The request:
Copy out each line exactly as it appears.
## Start The data
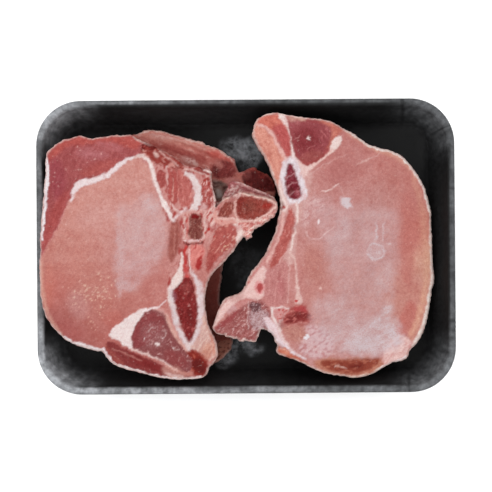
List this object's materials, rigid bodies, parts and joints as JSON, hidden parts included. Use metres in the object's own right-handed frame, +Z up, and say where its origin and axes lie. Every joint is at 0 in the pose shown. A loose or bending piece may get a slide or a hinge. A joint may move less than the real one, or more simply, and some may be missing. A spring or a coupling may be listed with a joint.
{
  "type": "meat tray pack",
  "caption": "Raw bone-in pork chops lying on one another in a black foam supermarket tray with sloping walls and round corners",
  "frame": {"origin": "middle of the tray's flat underside", "axes": "+X along the tray's length to the picture's right, +Y across it to the picture's top, +Z up"},
  "size_m": [0.21, 0.1474, 0.0379],
  "materials": {
    "black_foam": "black expanded polystyrene foam with a fine closed skin",
    "pork": "raw pork, pale pink lean with white fat seams, moist and lightly frosted",
    "bone": "sawn pork bone with dark red marrow and a pale rim"
  },
  "bodies": {
    "root": {"tray": "black_foam", "left_chop_meat": "pork", "left_chop_rib": "bone", "left_chop_vertebra": "bone", "left_chop_arch": "bone", "left_chop_rib_head": "bone", "lower_chop_meat": "pork", "lower_chop_vertebra": "bone", "lower_chop_arch": "bone", "right_chop_meat": "pork", "right_chop_rib": "bone", "right_chop_vertebra": "bone"}
  },
  "joints": []
}
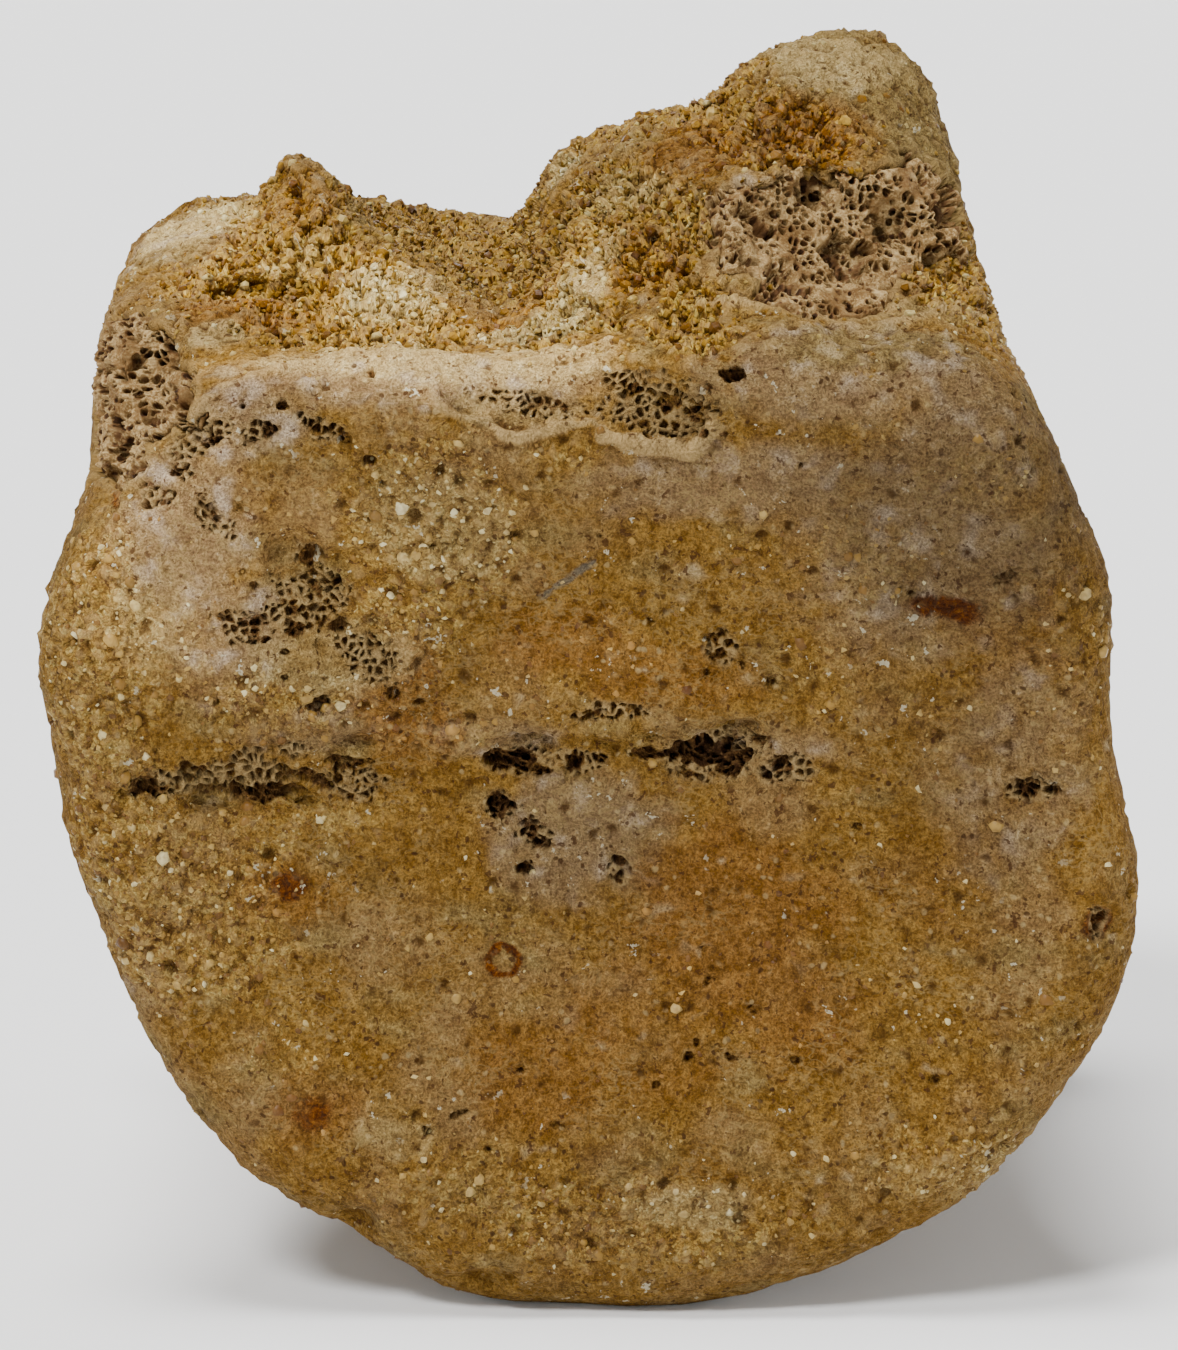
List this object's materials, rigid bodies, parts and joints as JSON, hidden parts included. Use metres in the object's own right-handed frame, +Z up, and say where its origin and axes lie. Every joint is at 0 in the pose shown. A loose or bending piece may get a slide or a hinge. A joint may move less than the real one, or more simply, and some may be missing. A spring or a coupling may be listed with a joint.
{
  "type": "fossil tail vertebra",
  "caption": "Fossil tail vertebra of a large theropod: spool-shaped centrum with a broken neural arch, cemented quartz sand and exposed spongy bone.",
  "frame": {"origin": "on the ground under the middle of the bone's plan, between its two flat spots", "axes": "+Z up through the broken neural arch, -Y out of the front joint face, +X to the right as seen from the front"},
  "size_m": [0.0729, 0.0632, 0.0826],
  "materials": {
    "fossil_bone": "matt ochre-brown permineralised bone with cemented quartz sand"
  },
  "bodies": {
    "root": {"vertebra": "fossil_bone"}
  },
  "joints": []
}
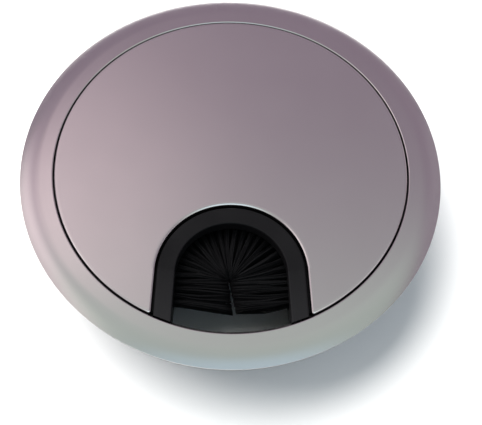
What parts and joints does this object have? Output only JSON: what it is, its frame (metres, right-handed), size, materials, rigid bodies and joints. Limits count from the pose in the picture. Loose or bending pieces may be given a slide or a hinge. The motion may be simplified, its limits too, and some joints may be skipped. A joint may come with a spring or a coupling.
{
  "type": "desk grommet",
  "caption": "Round metal desk grommet: flanged sleeve with a flush lift-out lid, whose U-shaped notch holds a black collar and a strip brush that closes round the cables.",
  "frame": {"origin": "on the sleeve's axis at the level of its foot, which stands on z = 0", "axes": "+Z along the sleeve's axis, up through the lid; the notch and the brush open towards -Y"},
  "size_m": [0.091, 0.091, 0.0202],
  "materials": {
    "plated_zinc": "die-cast zinc with a satin nickel plate",
    "frame_plastic": "fine-textured black moulded plastic",
    "bristle_nylon": "black nylon filament",
    "channel_steel": "galvanised steel strip and wire",
    "screw_steel": "bright zinc-plated steel",
    "seat_rubber": "black synthetic rubber"
  },
  "bodies": {
    "housing": {"flange_housing": "plated_zinc"},
    "seat": {"seat_ring": "seat_rubber"},
    "lid": {"lid_disc": "plated_zinc", "brush_frame": "frame_plastic", "brush_clamp": "frame_plastic", "brush_channel": "channel_steel", "brush_core_wire": "channel_steel", "bristle_roots": "bristle_nylon", "clamp_screw_1": "screw_steel", "clamp_screw_2": "screw_steel", "clamp_screw_3": "screw_steel", "clamp_screw_4": "screw_steel"},
    "bristles_right_rear": {"bristles_right_rear": "bristle_nylon"},
    "bristles_left_rear": {"bristles_left_rear": "bristle_nylon"},
    "bristles_right_front": {"bristles_right_front": "bristle_nylon"},
    "bristles_left_front": {"bristles_left_front": "bristle_nylon"},
    "bristles_arch_1": {"bristles_arch_1": "bristle_nylon"},
    "bristles_arch_2": {"bristles_arch_2": "bristle_nylon"},
    "bristles_arch_3": {"bristles_arch_3": "bristle_nylon"},
    "bristles_arch_4": {"bristles_arch_4": "bristle_nylon"},
    "bristles_arch_5": {"bristles_arch_5": "bristle_nylon"}
  },
  "joints": [
    {"name": "lid_turn", "type": "hinge", "parent": "housing", "child": "seat", "pos_m": [0, 0, 0.0172], "axis": [0, 0, 1], "continuous": true},
    {"name": "lid_lift", "type": "slide", "parent": "seat", "child": "lid", "axis": [0, 0, 1], "range_m": [0, 0.03]},
    {"name": "bend_right_rear", "type": "hinge", "parent": "lid", "child": "bristles_right_rear", "pos_m": [0.01146, -0.02654, 0.0154], "axis": [0.0489, -0.9988, 0], "range_deg": [-60, 60], "stiffness_Nm_per_rad": 0.003},
    {"name": "bend_left_rear", "type": "hinge", "parent": "lid", "child": "bristles_left_rear", "pos_m": [-0.01146, -0.02654, 0.0154], "axis": [0.0489, 0.9988, 0], "range_deg": [-60, 60], "stiffness_Nm_per_rad": 0.003},
    {"name": "bend_right_front", "type": "hinge", "parent": "lid", "child": "bristles_right_front", "pos_m": [0.01161, -0.02949, 0.0154], "axis": [0.0489, -0.9988, 0], "range_deg": [-60, 60], "stiffness_Nm_per_rad": 0.003},
    {"name": "bend_left_front", "type": "hinge", "parent": "lid", "child": "bristles_left_front", "pos_m": [-0.01161, -0.02949, 0.0154], "axis": [0.0489, 0.9988, 0], "range_deg": [-60, 60], "stiffness_Nm_per_rad": 0.003},
    {"name": "bend_arch_1", "type": "hinge", "parent": "lid", "child": "bristles_arch_1", "pos_m": [0.0102, -0.02174, 0.0154], "axis": [0.346, -0.9383, 0], "range_deg": [-60, 60], "stiffness_Nm_per_rad": 0.003},
    {"name": "bend_arch_2", "type": "hinge", "parent": "lid", "child": "bristles_arch_2", "pos_m": [0.00622, -0.01658, 0.0154], "axis": [0.8204, -0.5719, 0], "range_deg": [-60, 60], "stiffness_Nm_per_rad": 0.003},
    {"name": "bend_arch_3", "type": "hinge", "parent": "lid", "child": "bristles_arch_3", "pos_m": [0, -0.01462, 0.0154], "axis": [1, 0, 0], "range_deg": [-60, 60], "stiffness_Nm_per_rad": 0.003},
    {"name": "bend_arch_4", "type": "hinge", "parent": "lid", "child": "bristles_arch_4", "pos_m": [-0.00622, -0.01658, 0.0154], "axis": [0.8204, 0.5719, 0], "range_deg": [-60, 60], "stiffness_Nm_per_rad": 0.003},
    {"name": "bend_arch_5", "type": "hinge", "parent": "lid", "child": "bristles_arch_5", "pos_m": [-0.0102, -0.02174, 0.0154], "axis": [0.346, 0.9383, 0], "range_deg": [-60, 60], "stiffness_Nm_per_rad": 0.003}
  ]
}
## End The data
Answer to this exercise:
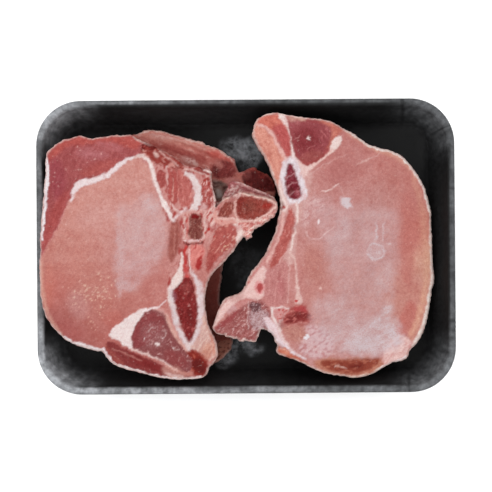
List this object's materials, rigid bodies, parts and joints as JSON, hidden parts included. Use metres in the object's own right-handed frame, +Z up, and say where its origin and axes lie. Every joint is at 0 in the pose shown. A loose or bending piece may get a slide or a hinge. A joint may move less than the real one, or more simply, and some may be missing. A spring or a coupling may be listed with a joint.
{
  "type": "meat tray pack",
  "caption": "Raw bone-in pork chops lying on one another in a black foam supermarket tray with sloping walls and round corners",
  "frame": {"origin": "middle of the tray's flat underside", "axes": "+X along the tray's length to the picture's right, +Y across it to the picture's top, +Z up"},
  "size_m": [0.21, 0.1474, 0.0379],
  "materials": {
    "black_foam": "black expanded polystyrene foam with a fine closed skin",
    "pork": "raw pork, pale pink lean with white fat seams, moist and lightly frosted",
    "bone": "sawn pork bone with dark red marrow and a pale rim"
  },
  "bodies": {
    "root": {"tray": "black_foam", "left_chop_meat": "pork", "left_chop_rib": "bone", "left_chop_vertebra": "bone", "left_chop_arch": "bone", "left_chop_rib_head": "bone", "lower_chop_meat": "pork", "lower_chop_vertebra": "bone", "lower_chop_arch": "bone", "right_chop_meat": "pork", "right_chop_rib": "bone", "right_chop_vertebra": "bone"}
  },
  "joints": []
}
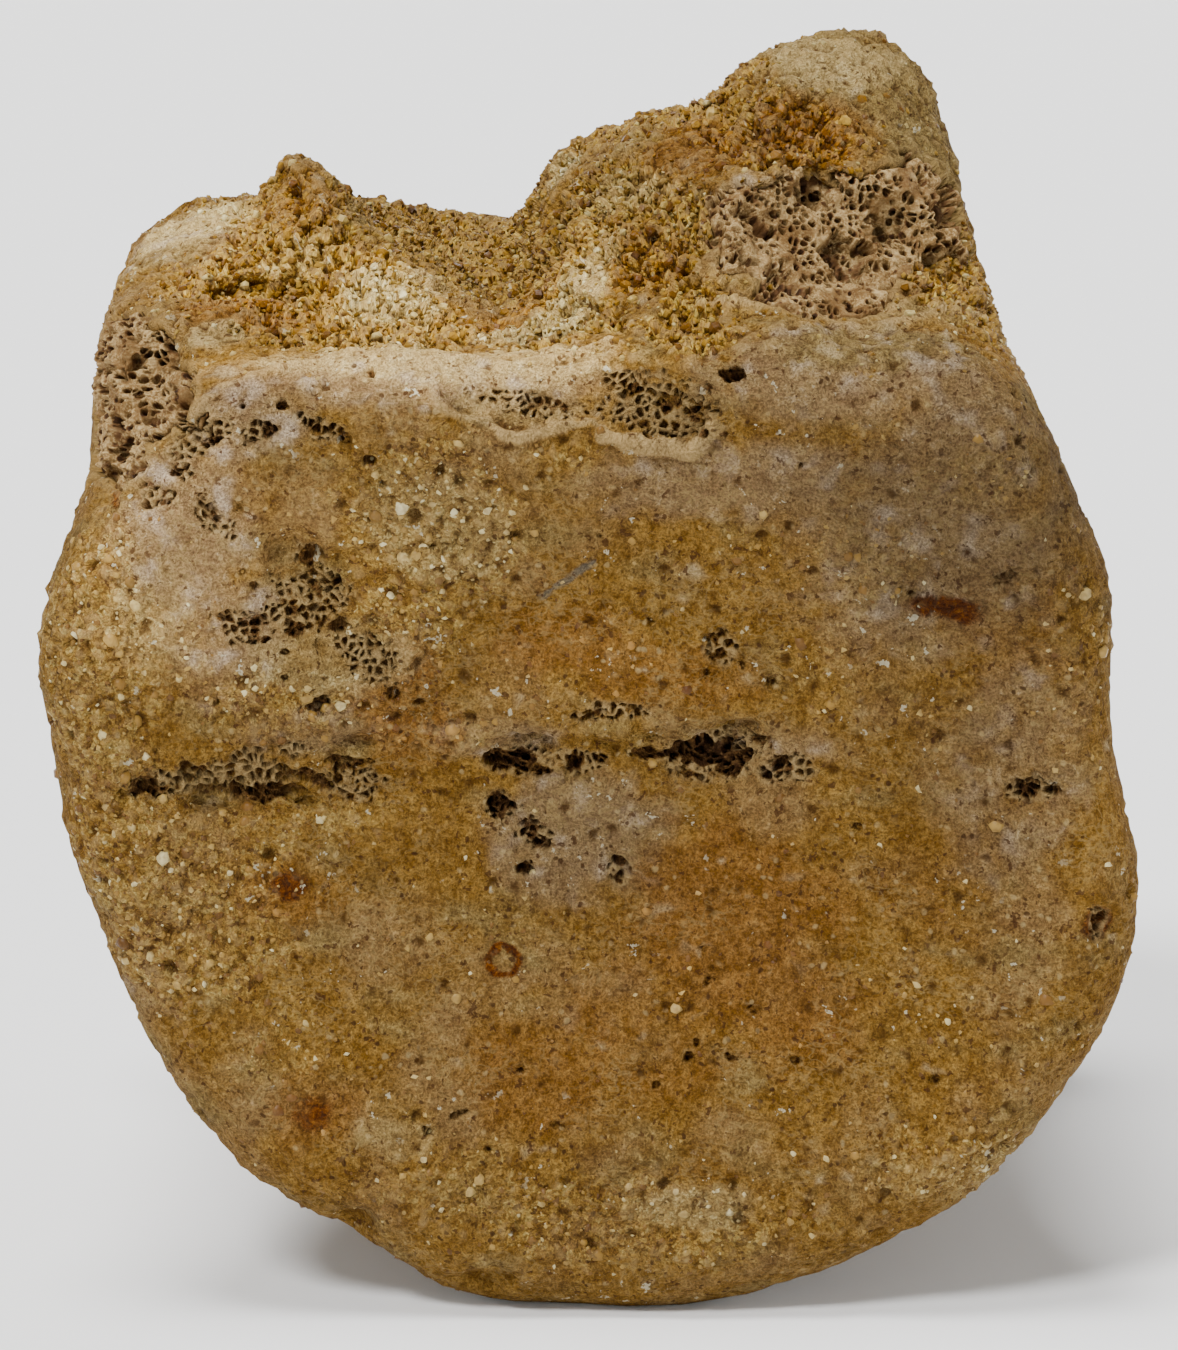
List this object's materials, rigid bodies, parts and joints as JSON, hidden parts included. Use metres in the object's own right-handed frame, +Z up, and say where its origin and axes lie. Every joint is at 0 in the pose shown. A loose or bending piece may get a slide or a hinge. A joint may move less than the real one, or more simply, and some may be missing. A spring or a coupling may be listed with a joint.
{
  "type": "fossil tail vertebra",
  "caption": "Fossil tail vertebra of a large theropod: spool-shaped centrum with a broken neural arch, cemented quartz sand and exposed spongy bone.",
  "frame": {"origin": "on the ground under the middle of the bone's plan, between its two flat spots", "axes": "+Z up through the broken neural arch, -Y out of the front joint face, +X to the right as seen from the front"},
  "size_m": [0.0729, 0.0632, 0.0826],
  "materials": {
    "fossil_bone": "matt ochre-brown permineralised bone with cemented quartz sand"
  },
  "bodies": {
    "root": {"vertebra": "fossil_bone"}
  },
  "joints": []
}
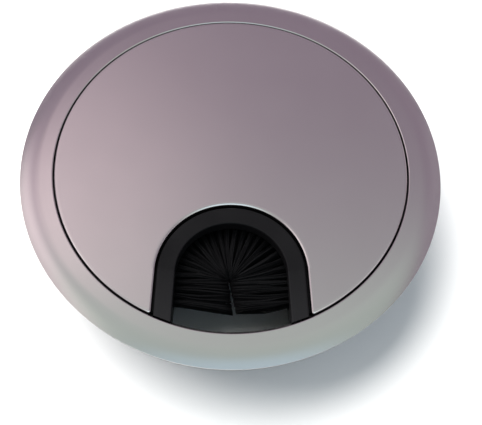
What parts and joints does this object have? Output only JSON: what it is, its frame (metres, right-handed), size, materials, rigid bodies and joints. Limits count from the pose in the picture. Loose or bending pieces may be given a slide or a hinge. The motion may be simplified, its limits too, and some joints may be skipped. A joint may come with a spring or a coupling.
{
  "type": "desk grommet",
  "caption": "Round metal desk grommet: flanged sleeve with a flush lift-out lid, whose U-shaped notch holds a black collar and a strip brush that closes round the cables.",
  "frame": {"origin": "on the sleeve's axis at the level of its foot, which stands on z = 0", "axes": "+Z along the sleeve's axis, up through the lid; the notch and the brush open towards -Y"},
  "size_m": [0.091, 0.091, 0.0202],
  "materials": {
    "plated_zinc": "die-cast zinc with a satin nickel plate",
    "frame_plastic": "fine-textured black moulded plastic",
    "bristle_nylon": "black nylon filament",
    "channel_steel": "galvanised steel strip and wire",
    "screw_steel": "bright zinc-plated steel",
    "seat_rubber": "black synthetic rubber"
  },
  "bodies": {
    "housing": {"flange_housing": "plated_zinc"},
    "seat": {"seat_ring": "seat_rubber"},
    "lid": {"lid_disc": "plated_zinc", "brush_frame": "frame_plastic", "brush_clamp": "frame_plastic", "brush_channel": "channel_steel", "brush_core_wire": "channel_steel", "bristle_roots": "bristle_nylon", "clamp_screw_1": "screw_steel", "clamp_screw_2": "screw_steel", "clamp_screw_3": "screw_steel", "clamp_screw_4": "screw_steel"},
    "bristles_right_rear": {"bristles_right_rear": "bristle_nylon"},
    "bristles_left_rear": {"bristles_left_rear": "bristle_nylon"},
    "bristles_right_front": {"bristles_right_front": "bristle_nylon"},
    "bristles_left_front": {"bristles_left_front": "bristle_nylon"},
    "bristles_arch_1": {"bristles_arch_1": "bristle_nylon"},
    "bristles_arch_2": {"bristles_arch_2": "bristle_nylon"},
    "bristles_arch_3": {"bristles_arch_3": "bristle_nylon"},
    "bristles_arch_4": {"bristles_arch_4": "bristle_nylon"},
    "bristles_arch_5": {"bristles_arch_5": "bristle_nylon"}
  },
  "joints": [
    {"name": "lid_turn", "type": "hinge", "parent": "housing", "child": "seat", "pos_m": [0, 0, 0.0172], "axis": [0, 0, 1], "continuous": true},
    {"name": "lid_lift", "type": "slide", "parent": "seat", "child": "lid", "axis": [0, 0, 1], "range_m": [0, 0.03]},
    {"name": "bend_right_rear", "type": "hinge", "parent": "lid", "child": "bristles_right_rear", "pos_m": [0.01146, -0.02654, 0.0154], "axis": [0.0489, -0.9988, 0], "range_deg": [-60, 60], "stiffness_Nm_per_rad": 0.003},
    {"name": "bend_left_rear", "type": "hinge", "parent": "lid", "child": "bristles_left_rear", "pos_m": [-0.01146, -0.02654, 0.0154], "axis": [0.0489, 0.9988, 0], "range_deg": [-60, 60], "stiffness_Nm_per_rad": 0.003},
    {"name": "bend_right_front", "type": "hinge", "parent": "lid", "child": "bristles_right_front", "pos_m": [0.01161, -0.02949, 0.0154], "axis": [0.0489, -0.9988, 0], "range_deg": [-60, 60], "stiffness_Nm_per_rad": 0.003},
    {"name": "bend_left_front", "type": "hinge", "parent": "lid", "child": "bristles_left_front", "pos_m": [-0.01161, -0.02949, 0.0154], "axis": [0.0489, 0.9988, 0], "range_deg": [-60, 60], "stiffness_Nm_per_rad": 0.003},
    {"name": "bend_arch_1", "type": "hinge", "parent": "lid", "child": "bristles_arch_1", "pos_m": [0.0102, -0.02174, 0.0154], "axis": [0.346, -0.9383, 0], "range_deg": [-60, 60], "stiffness_Nm_per_rad": 0.003},
    {"name": "bend_arch_2", "type": "hinge", "parent": "lid", "child": "bristles_arch_2", "pos_m": [0.00622, -0.01658, 0.0154], "axis": [0.8204, -0.5719, 0], "range_deg": [-60, 60], "stiffness_Nm_per_rad": 0.003},
    {"name": "bend_arch_3", "type": "hinge", "parent": "lid", "child": "bristles_arch_3", "pos_m": [0, -0.01462, 0.0154], "axis": [1, 0, 0], "range_deg": [-60, 60], "stiffness_Nm_per_rad": 0.003},
    {"name": "bend_arch_4", "type": "hinge", "parent": "lid", "child": "bristles_arch_4", "pos_m": [-0.00622, -0.01658, 0.0154], "axis": [0.8204, 0.5719, 0], "range_deg": [-60, 60], "stiffness_Nm_per_rad": 0.003},
    {"name": "bend_arch_5", "type": "hinge", "parent": "lid", "child": "bristles_arch_5", "pos_m": [-0.0102, -0.02174, 0.0154], "axis": [0.346, 0.9383, 0], "range_deg": [-60, 60], "stiffness_Nm_per_rad": 0.003}
  ]
}